On Wednesday night I joined the multitudes in watching Barcelona beat Manchester United 2 – 0.   In Kenema, a crowd gathered on the outdoor patio of the pastoral center and watched the game on a small screen TV in the relative coolness of the evening hours.  As someone commented, it was sometimes hard to track the ball amidst the bugs crawling across the TV screen, but that somehow added to the flavor of the night.

One final glimpse of the week.  The journey back to Freetown meant taking the long way home for me, as I traveled  in the company of  6 visitors who had come to the meetings from the U.S., Senegal, Switzerland and Finland.  They needed to catch a plane out of Sierra Leone on Friday night, so we drove directly through the interior provinces of the country to the airport in Lungi.  The airport is across the bay from Freetown, and the last leg of my journey yesterday was by ferry.  The ferry crossing took about 30 minutes after a two hour wait.  Getting through Freetown traffic to my house took another hour, and once again I was very grateful to have a good driver navigating the narrow, crowded streets here.
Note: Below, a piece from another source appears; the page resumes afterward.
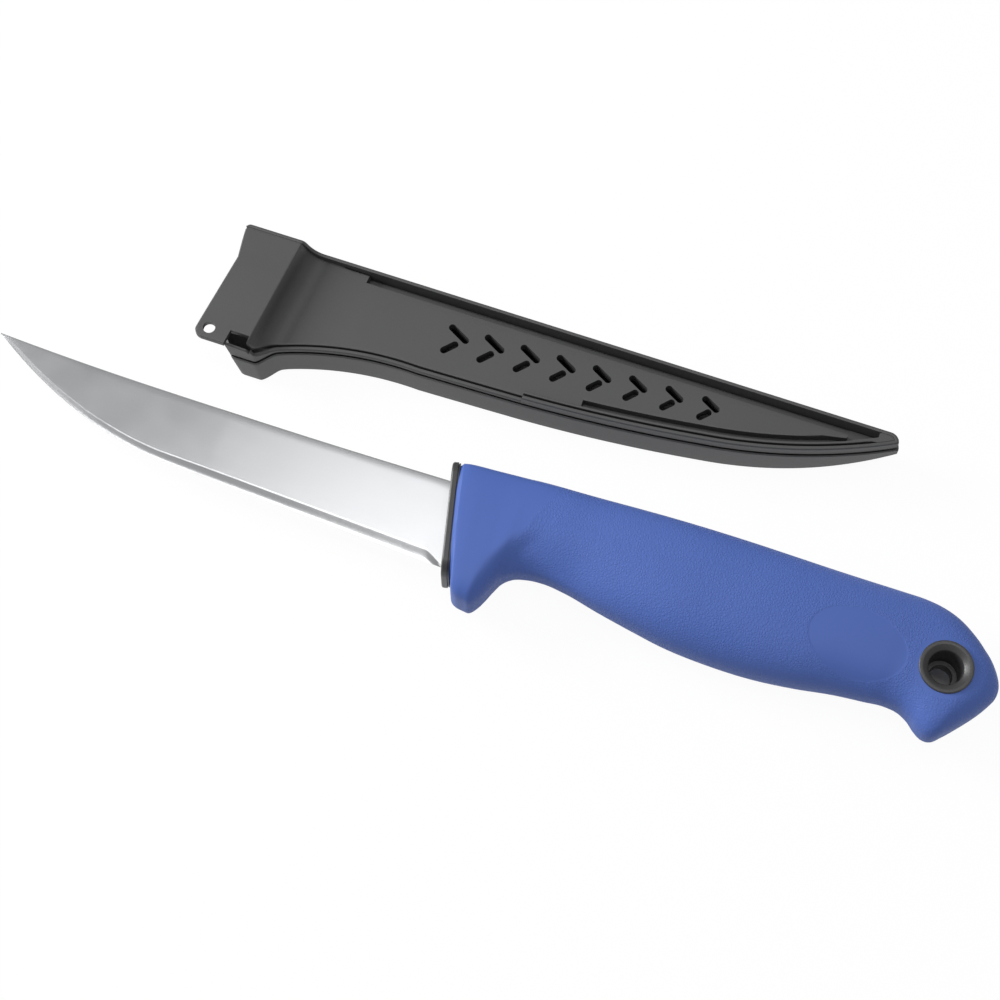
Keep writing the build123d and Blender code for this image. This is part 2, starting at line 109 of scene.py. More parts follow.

The  geography of this region can be confusing. It was faster to get to Sierra Leone’s international airport  from Kenema without going through Freetown.  Freetown is on a peninsula, and to get to the airport by road from the capital city takes 3 – 5 hours by car, looping inland and around….   When I first arrived in Sierra Leone I took a helicopter from the airport to Freetown which is the fastest (7 minutes) and most expensive way to go; water taxis and a hovercraft also run — sometimes.

As I was waiting for the ferry, watching the activity at the shore was a good way to pass the time.